Tether was one of the first and most popular of a group of so-called stablecoins, cryptocurrencies that aim to peg their market value to a currency or other external reference point in order to reduce volatility. Because most digital currencies, even major ones like Bitcoin, have experienced frequent periods of dramatic volatility, Tether and other stablecoins attempt to smooth out price fluctuations in order to attract users who may otherwise be cautious. Tether’s price is tied directly to the price of the US dollar. The system allows users to more easily make transfers from other cryptocurrencies back to US dollars in a more timely manner than actually converting to normal currency.

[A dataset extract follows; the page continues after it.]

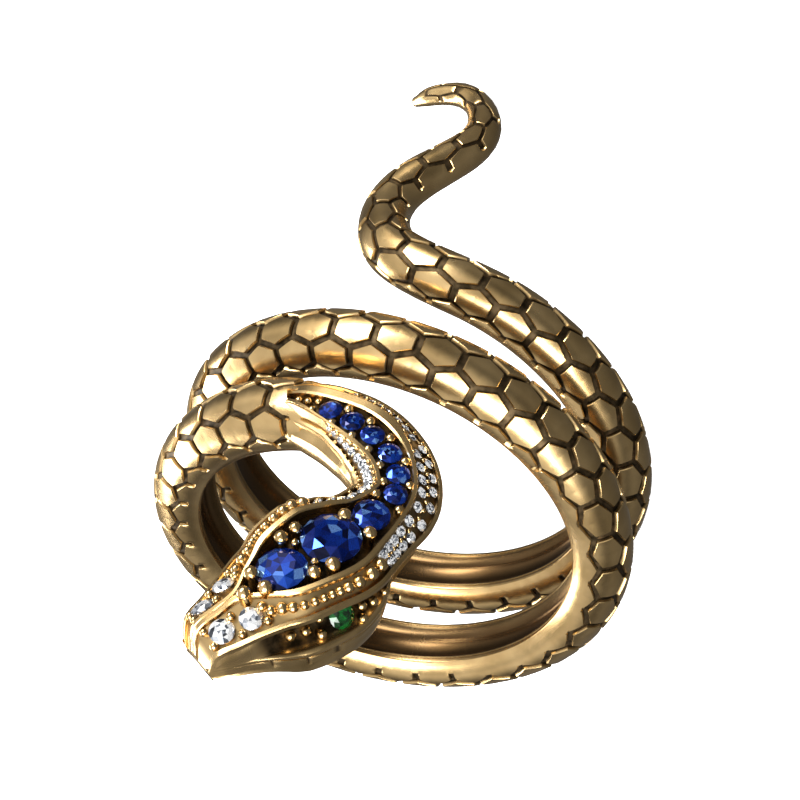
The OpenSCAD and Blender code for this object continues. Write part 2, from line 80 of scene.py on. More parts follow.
# The neck and head: turn, along, right half, left half, crest rise, edge rise, channel right
# half, channel left half, channel depth, side bulge, eye hollow, lift of the chin, foot's tuck
HEAD_RUN = np.array([
    (108, -0.5, 0.09, 0.1, 0.25, 0.19, 0.004, 0.004, 0.002, 0.05, 0, 0, 0.06),
    (100, -0.55, 0.105, 0.17, 0.293, 0.222, 0.026, 0.026, 0.055, 0.075, 0, 0, 0.06),
    (91.3, -0.627, 0.115, 0.215, 0.298, 0.225, 0.064, 0.066, 0.06, 0.08, 0, 0, 0.06),
    (85.6, -0.684, 0.145, 0.235, 0.3, 0.225, 0.075, 0.09, 0.06, 0.06, 0, 0, 0.06),
    (80.3, -0.742, 0.18, 0.235, 0.3, 0.225, 0.083, 0.09, 0.06, 0.035, 0, 0, 0.06),
    (75.4, -0.823, 0.2, 0.23, 0.3, 0.225, 0.088, 0.078, 0.06, 0.015, 0, 0, 0.055),
    (72.2, -0.929, 0.205, 0.228, 0.3, 0.225, 0.088, 0.068, 0.06, 0, 0, 0, 0.05),
    (71.2, -1.052, 0.208, 0.225, 0.305, 0.23, 0.083, 0.068, 0.06, -0.02, 0, 0, 0.045),
    (73.8, -1.216, 0.232, 0.235, 0.33, 0.25, 0.1, 0.105, 0.065, -0.04, 0.005, 0, 0.03),
    (76.4, -1.333, 0.29, 0.268, 0.36, 0.285, 0.15, 0.14, 0.08, -0.025, 0.04, 0, 0.01),
    (79.4, -1.457, 0.34, 0.31, 0.385, 0.31, 0.2, 0.18, 0.095, 0, 0.09, 0, 0),
    (82.9, -1.573, 0.335, 0.31, 0.392, 0.315, 0.193, 0.18, 0.095, 0.022, 0.1, 0, 0),
    (86.4, -1.689, 0.303, 0.285, 0.39, 0.312, 0.16, 0.15, 0.09, 0.025, 0.095, 0, 0),
    (89.9, -1.775, 0.26, 0.256, 0.38, 0.305, 0.09, 0.088, 0.07, 0.02, 0.08, 0, 0),
    (93.3, -1.857, 0.222, 0.228, 0.362, 0.29, 0.008, 0.008, 0.004, 0.012, 0.035, 0.045, 0),
    (96.8, -1.94, 0.192, 0.2, 0.338, 0.27, 0.004, 0.004, 0.001, 0.004, 0.004, 0.08, 0),
    (100.3, -2.02, 0.165, 0.17, 0.31, 0.25, 0.004, 0.004, 0.001, 0, 0.002, 0.105, 0),
    (102.4, -2.07, 0.125, 0.13, 0.18, 0.15, 0.004, 0.004, 0.001, 0, 0.001, 0.11, 0),
])

rest_matrix = Matrix.Translation(Vector(REST_SHIFT)) @ Euler(
    [math.radians(a) for a in REST_TURN], "XYZ").to_matrix().to_4x4()
to_metres = Matrix.Scale(MM, 4)


# ---- the run of the snake round the finger

def row_at(run, u):
    u = np.asarray(u, float)
    i = np.clip(np.floor(u).astype(int), 0, len(run) - 2)
    a, b = run[np.maximum(i - 1, 0)], run[i]
    c, d = run[i + 1], run[np.minimum(i + 2, len(run) - 1)]
    t = (u - i)[..., None]
    return b + 0.5 * t * ((c - a) + t * ((2 * a - 5 * b + 4 * c - d) + t * (3 * (b - c) + d - a)))


def over(turn, along, rise):
    angle = np.radians(turn)
    reach = BORE_R + rise
    return np.stack([reach * np.cos(angle), along * BORE_R + 0 * reach, reach * np.sin(angle)], -1)


def unit(v):
    return v / np.linalg.norm(v, axis=-1, keepdims=True)


def out_dir(turn):
    angle = np.radians(turn)
    return np.stack([np.cos(angle), 0 * angle, np.sin(angle)], -1)


def heading(run, u):
    a, b = row_at(run, u - 0.02), row_at(run, u + 0.02)
    return unit(over(b[..., 0], b[..., 1], WIRE_R) - over(a[..., 0], a[..., 1], WIRE_R))


def right_of(run, u):
    return unit(np.cross(heading(run, u), out_dir(row_at(run, u)[..., 0])))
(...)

Launched in 2014, Tether describes itself as “a blockchain-enabled platform designed to facilitate the use of fiat currencies in a digital manner.” Effectively, this cryptocurrency allows individuals to utilize a blockchain network and related technologies to transact in traditional currencies while minimizing the volatility and complexity often associated with digital currencies. In January of 2021, Tether was the third-largest cryptocurrency by market cap, with a total market cap of $24.4 billion and a per-token value of $1.00.

10. Monero (XMR)

Monero is a secure, private, and untraceable currency. This open-source cryptocurrency was launched in April 2014 and soon garnered great interest among the cryptography community and enthusiasts. The development of this cryptocurrency is completely donation based and community driven. Monero has been launched with a strong focus on decentralization and scalability, and it enables complete privacy by using a special technique called ring signatures.

While this is a prime candidate for making criminal transactions anonymously, the privacy inherent in Monero is also helpful to dissidents of oppressive regimes around the world. As of January 2021, Monero had a market cap of $2.8 billion and a per-token value of $158.37.